November 25, 2014 by Darlene McC
I had a personal pitfall in my early 20s. I believed that if I could just change – if I could just find the magic bullet or diet or self-realization – that I’d magically be “better”. That I’d find the body or the path or the happiness I’d been longing for and I’d be finished. I’d be cured. I’d have “it”.
Somehow as I approached 30 (oh yes, the magic of 30. That year that I’m about to wrap up) I realized that we are not a static collection of adjectives, but a plastic experience. Each moment being defined by the decisions of the moments before them.
And so I’ve found myself struggling in 2014. All these lessons I thought I’d learned years ago have been coming undone and I’m pacing through them trying to re-find purchase. Quests I though I’d completed are coming up again, and old foes go un-slain. It’s as if I’m being slipped back into the body of 3 years ago and being asked to re-do.

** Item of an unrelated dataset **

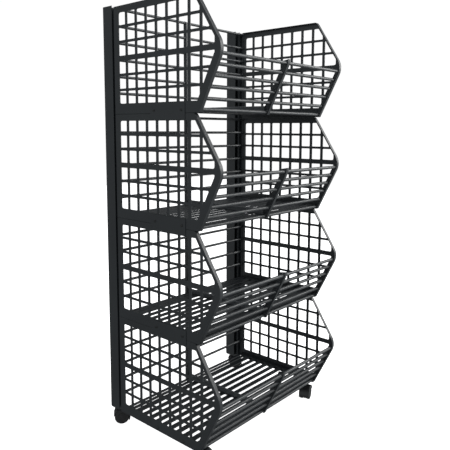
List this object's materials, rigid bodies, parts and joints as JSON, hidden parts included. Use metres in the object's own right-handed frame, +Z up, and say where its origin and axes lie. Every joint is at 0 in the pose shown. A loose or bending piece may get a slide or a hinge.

I’ve fallen off the all mighty “Fitness Bandwagon” that all professionals in the health and wellness industry are expected to live upon. That booze-free, cake-free, chocolate-free Merry-Go-Round (hyphens enough?) full of kale and sweat that we don’t tell you has a slipped barring.
Here I am again. Getting back onto the workout train. Back onto the body-comp-decrease train. The “self improvement” train. Recategorizing my adjectives after another challenging year; but this time giving myself a bit more slack. After this year, I’ve earned it.